The type remained the mainstay of the Soviet Union’s allies and export clients even after the Red Army inducted the similar, but lengthened T-62 tank with a 115-millimeter smoothbore gun, and then T-64, T-72, and T-80 series tanks with autoloading 125-millimeter guns and three-man crews.

The T-54/55’s hull was also adapted for use in countless support vehicles: command tanks, BTS-series armored recovery vehicles, three different-types of armored bridge layers, IMR combat engineering vehicles, BMR mine-roller systems, TO-54/55 flamethrowers tanks, and ZSU-57 anti-aircraft vehicles with twin 57-millimeter autocannons.

The ubiquitous Soviet vehicle was used in countless wars across the globe (sometimes on both sides)—particularly impacting the Arab-Israeli, India-Pakistan, and Iran-Iraq conflicts, as well as the Soviet occupation of Afghanistan (where a T-55 became subject of the war drama The Beast), the North Vietnam’s capture of Saigon in 1975, and the huge mechanized battle of Cuito Cuanavale, when Cuban and Angolan T-55s battled the South African army.

vietnam north vietnamese t54 tanks on a victory parade through the streets of saigon, april 1975
Pictures from History - Getty Images

Even in the 1990s through today, they played major roles in conflicts in the Balkans, Congo, Ethiopia, Iraq, Libya, Sudan, Syria, Somalia—leaving behind hundreds of destroyed hulls in their wake.

The T-54A was also reverse-engineered by China, resulting in the Type 59 tank, of which 10,000 were built and extensively exported, with combat use by Congo, Iraq, Iran, Myanmar, Pakistan and Vietnam. Infamous for their role crushing protests at Tiananmen Square in June 1989, Type 59s remain in limited service today with the People’s Liberation Army upgraded with L7-style 105-millimeter guns and fire control.

beijing after the tian an men square repression
Jacques Langevin - Getty Images

Many countries still maintain active T-54/55 fleets, or keep the type in storage. Despite their obsolescence pitted against modern missiles and armored vehicles, they remain cheap and effective facing rebel armies or state militaries that lack enough longer-range anti-tank weapons.

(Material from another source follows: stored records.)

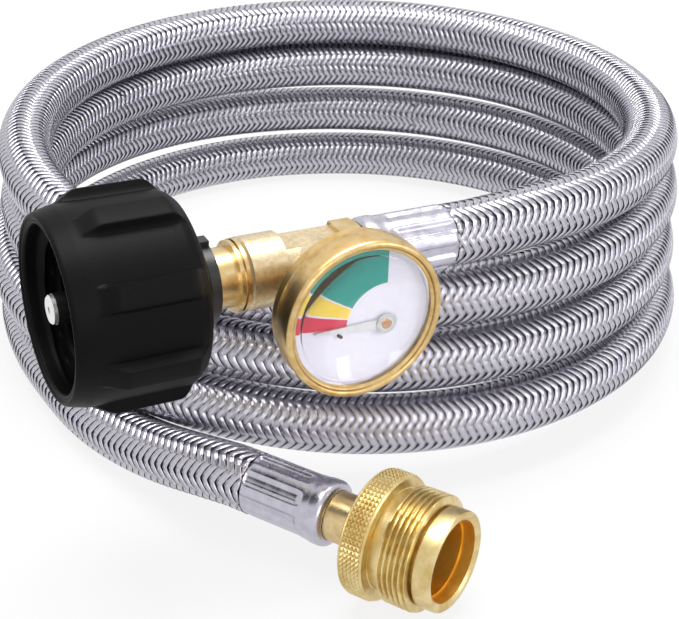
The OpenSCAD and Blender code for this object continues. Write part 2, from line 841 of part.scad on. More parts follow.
module hose_insert_outlet() {
    color("gold") at_outlet() difference() {
        union() {
            barbed_stem();
            bar(ferrule_len + 0.1, socket_end - 0.3, stem_r);
        }
        bar(-eps, socket_end + eps, insert_bore_d / 2);
        wire_ring(clip_x, stem_r - 0.05, 0.6);
        washer(o_ring_x - 0.75, o_ring_x + 0.75, stem_r + 1, stem_r - 1.15);
    }
}

module stem_o_ring() {
    color("black") at_outlet() wire_ring(o_ring_x, stem_r - 0.6, 0.55);
}

module swivel_clip() {
    color("silver") at_outlet() wire_ring(clip_x, stem_r - 0.05, 0.55);
}

module outlet_fitting() {
    chamfer = wheel_chamfer;
    thread_r = outlet_thread_d / 2;
    bore_r = outlet_bore_d / 2;
    color("gold") at_outlet() difference() {
        union() {
            taper(wheel_x, wheel_x + chamfer, wheel_r - chamfer, wheel_r);
            bar(wheel_x + chamfer, neck_x - chamfer, wheel_r);
            taper(neck_x - chamfer, neck_x, wheel_r, wheel_r - chamfer);
            bar(neck_x - eps, pilot_x, pilot_d / 2 + 0.2);
            taper(thread_x, thread_x + 0.8, thread_r - 0.8, thread_r);
            bar(thread_x + 0.8, pilot_x - 0.8, thread_r);
            taper(pilot_x - 0.8, pilot_x, thread_r, thread_r - 0.8);
            bar(pilot_x - eps, outlet_end - 1, pilot_d / 2);
            taper(outlet_end - 1, outlet_end, pilot_d / 2, pilot_d / 2 - 0.8);
        }
        bar(wheel_x - eps, socket_end, stem_r + running);
        bar(socket_end - 0.01, outlet_floor + eps, 2);
        wire_ring(clip_x, stem_r - 0.05, 0.7);
        bar(outlet_floor, outlet_floor + seal_len + eps, seal_r);
        bar(outlet_floor + seal_len, outlet_end + eps, bore_r);
        bar(outlet_end - 3.4, outlet_end + eps, bore_r + 0.5);
        taper(outlet_end - 0.6, outlet_end + 0.01, bore_r + 0.5, bore_r + 1.1);
    }
}

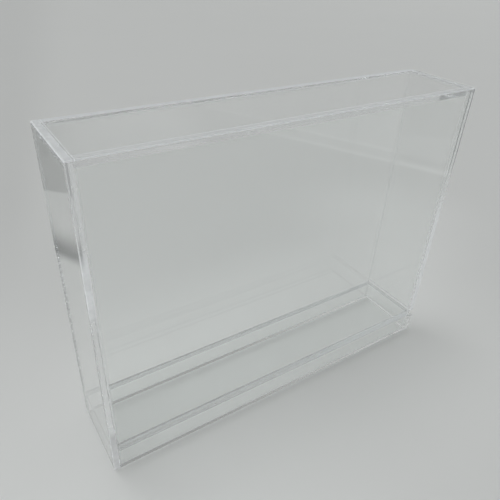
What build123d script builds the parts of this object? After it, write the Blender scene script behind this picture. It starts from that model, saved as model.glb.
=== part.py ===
from build123d import *
import os

# A clear display case for one boxed video game. Four walls and a top are welded from acrylic sheet, open
# below, and the base is a loose sheet that slides along grooves near the foot of the front and back walls.
# The origin is the middle of the footprint, on the surface that the case stands on. +X runs along the
# length, towards the end where the base slides out, +Y to the back and +Z up. Sizes are in millimetres.

# Driving sizes of the whole case
case_length = 196.0
case_depth = 41.0
case_height = 152.5

# Sheet thicknesses
wall_sheet = 3.6
top_sheet = 3.6
base_sheet = 3.6

# The base's grooves, and how freely the base runs in them
foot_height = 11.0
groove_depth = 2.0
groove_play = 0.3
edge_play = 0.3
stop_play = 0.3

# The flat that polishing leaves along each free edge
edge_break = 0.4

# Places worked out from the driving sizes
end_x = case_length / 2
front_y = -case_depth / 2
wall_inner_x = end_x - wall_sheet
wall_inner_y = front_y + wall_sheet
long_wall_length = case_length - 2 * wall_sheet
space_depth = case_depth - 2 * wall_sheet
groove_height = base_sheet + 2 * groove_play
groove_top = foot_height + groove_height
groove_end_y = wall_inner_y - groove_depth
upper_end_height = case_height - groove_top

# The front wall stands between the two end panels. Its section has the groove on the inside.
with BuildPart() as front_panel:
    with BuildSketch(Plane.YZ.offset(-long_wall_length / 2)):
        with BuildLine():
            Polyline(
                (front_y, 0),
                (wall_inner_y, 0),
                (wall_inner_y, foot_height),
                (groove_end_y, foot_height),
                (groove_end_y, groove_top),
                (wall_inner_y, groove_top),
                (wall_inner_y, case_height),
                (front_y, case_height),
                close=True,
            )
        make_face()
    extrude(amount=long_wall_length)
    outer_face = front_panel.faces().sort_by(Axis.Y)[0]
    chamfer(outer_face.edges().filter_by(Axis.X), edge_break)
front_panel.part.label = "front_panel"

# The back wall is the front wall's mirror image.
with BuildPart() as back_panel:
    mirror(front_panel.part, about=Plane.XZ)
back_panel.part.label = "back_panel"

# The left end panel covers the ends of the front and back walls, down to the surface, and stops the base.
with BuildPart() as left_end_panel:
    with BuildSketch(Plane.YZ.offset(-end_x)):
        with Locations((0, case_height / 2)):
            Rectangle(case_depth, case_height)
    extrude(amount=wall_sheet)
    welded_face = left_end_panel.faces().sort_by(Axis.X)[-1]
    free_edges = [edge for edge in left_end_panel.edges() if edge not in welded_face.edges()]
    chamfer(free_edges, edge_break)
left_end_panel.part.label = "left_end_panel"

# The right end panel ends above the base, so that the base can slide out under it.
with BuildPart() as right_end_panel:
    with BuildSketch(Plane.YZ.offset(wall_inner_x)):
        with Locations((0, groove_top + upper_end_height / 2)):
            Rectangle(case_depth, upper_end_height)
    extrude(amount=wall_sheet)
    welded_face = right_end_panel.faces().sort_by(Axis.X)[0]
    free_edges = [edge for edge in right_end_panel.edges() if edge not in welded_face.edges()]
    chamfer(free_edges, edge_break)
right_end_panel.part.label = "right_end_panel"

# A low strip closes the right end below the base and ties the feet of the front and back walls.
with BuildPart() as right_foot_strip:
    with BuildSketch(Plane.YZ.offset(wall_inner_x)):
        with Locations((0, foot_height / 2)):
            Rectangle(case_depth, foot_height)
    extrude(amount=wall_sheet)
    welded_face = right_foot_strip.faces().sort_by(Axis.X)[0]
    free_edges = [edge for edge in right_foot_strip.edges() if edge not in welded_face.edges()]
    chamfer(free_edges, edge_break)
right_foot_strip.part.label = "right_foot_strip"

# The top is let in between the four walls, flush with their upper edges.
with BuildPart() as top_panel:
    with BuildSketch(Plane.XY.offset(case_height - top_sheet)):
        Rectangle(long_wall_length, space_depth)
    extrude(amount=top_sheet)
top_panel.part.label = "top_panel"

# The base runs in both grooves, from just short of the left end panel to the right end panel's outer face.
base_start_x = -wall_inner_x + stop_play
base_length = end_x - base_start_x
base_width = 2 * (-groove_end_y - edge_play)
with BuildPart() as base_slide:
    with BuildSketch(Plane.XY.offset(foot_height + groove_play)):
        with Locations((base_start_x + base_length / 2, 0)):
            Rectangle(base_length, base_width)
    extrude(amount=base_sheet)
    chamfer(base_slide.edges(), edge_break)
base_slide.part.label = "base_slide"

os.makedirs("parts", exist_ok=True)
export_step(front_panel.part, "parts/front_panel.step")
export_step(back_panel.part, "parts/back_panel.step")
export_step(left_end_panel.part, "parts/left_end_panel.step")
export_step(right_end_panel.part, "parts/right_end_panel.step")
export_step(right_foot_strip.part, "parts/right_foot_strip.step")
export_step(top_panel.part, "parts/top_panel.step")
export_step(base_slide.part, "parts/base_slide.step")
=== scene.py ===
import bpy
import numpy as np
from mathutils import Euler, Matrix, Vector


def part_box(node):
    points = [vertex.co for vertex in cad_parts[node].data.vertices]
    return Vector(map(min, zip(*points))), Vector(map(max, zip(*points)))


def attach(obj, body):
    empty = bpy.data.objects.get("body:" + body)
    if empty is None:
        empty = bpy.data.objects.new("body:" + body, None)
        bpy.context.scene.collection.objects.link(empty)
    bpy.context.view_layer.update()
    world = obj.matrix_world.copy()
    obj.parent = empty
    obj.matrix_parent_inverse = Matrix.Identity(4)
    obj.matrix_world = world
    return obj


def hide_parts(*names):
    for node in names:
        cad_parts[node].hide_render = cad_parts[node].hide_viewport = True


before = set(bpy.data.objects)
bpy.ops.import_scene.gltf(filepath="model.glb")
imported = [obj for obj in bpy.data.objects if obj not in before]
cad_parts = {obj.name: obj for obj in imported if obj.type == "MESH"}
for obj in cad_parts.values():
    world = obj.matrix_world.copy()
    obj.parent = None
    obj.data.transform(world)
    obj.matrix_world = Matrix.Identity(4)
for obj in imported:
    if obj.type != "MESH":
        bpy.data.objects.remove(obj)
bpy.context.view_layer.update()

# A clear acrylic display case on a pale board. Lengths are in metres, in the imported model's frame: +X along
# the case, +Y to its back, +Z up, with the origin in the middle of the footprint on the floor.

MM = 0.001

# Places of the sheets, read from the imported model
front_low, front_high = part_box("front_panel")
back_low, back_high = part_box("back_panel")
left_low, left_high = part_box("left_end_panel")
right_low, right_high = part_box("right_end_panel")
strip_low, strip_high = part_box("right_foot_strip")
top_low, top_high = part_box("top_panel")
base_low, base_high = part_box("base_slide")

# What the sheets share: their heights, and the grooves' depth, which leaves the base's edges some play
EDGE_PLAY = 0.3 * MM
case_height = front_high.z
foot_height = strip_high.z
groove_top = right_low.z
groove_end = base_high.y + EDGE_PLAY
top_under = top_low.z

# How the free edges are rounded by polishing
EDGE_RADIUS = 0.45 * MM
BASE_RADIUS = 0.40 * MM
ROUND_STEPS = 4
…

It was perhaps inevitable that Russia’s massive and prolonged invasion of Ukraine, which has voraciously consumed armored vehicles of all kinds, would eventually see the venerable type drawn into it. It’s nonetheless shocking that Russia is compelled to reintroduce its early-Cold War tank—even if on a limited scale—after decades of mass-producing more modern designs. That reflects the huge toll this war of choice is exacting upon Russia’s military.